Jazz/R&B rapper RH Xanders. Photo by AKIRA MEDINA

It’s an alternative eco-tourism project, according to former Presidential Adviser on Environmental Protection and now a board member of the d’Aboville Foundation, Sec. Neric Acosta. “What we're really trying to do with the d'Aboville Foundation and other initiatives — and Malasimbo is just one clear example — [is] to inject or introduce something that is out of the mainstream mass tourism goal ... really understanding tourism in a more holistic framework, which in this case this year, is really about indigenous culture, ritual, music, and how these are all reflected in the fact that nature is revered as opposed to nature being commodified.”

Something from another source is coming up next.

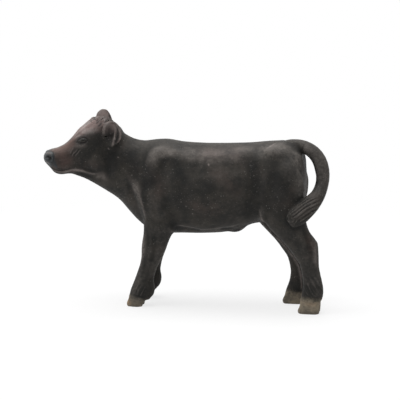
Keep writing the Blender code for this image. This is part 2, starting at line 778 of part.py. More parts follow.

“When you say eco-tourism, it's really ecology in tourism. And if you don't have ecology, there won't be that kind of tourism,” he adds. “If you destroy gems like Palawan, Boracay, Puerto Galera, all our reefs, diving spots, and forests, and whatnot, you destroy the very reason why you should be able to have tourism in the first place.”

Malasimbo’s four pillars are seen through this vision of alternative and holistic tourism, and on a smaller scale, the overall genuine experience of being on the mountain. This four-way division is a mere projected attempt to make foreign minds understand, to help them integrate themselves in order to belong to even just a moment where they are allowed to hit gongs and drums with the locals, to years of memory, brimming with conversations and interactions not just within Mindoro, but the rest of the Philippine islands.

Because in the end, music, arts, indigenous culture, and nature are all one — integrated parts of a whole that we experience altogether and at once: our identity. Poem and song belong together.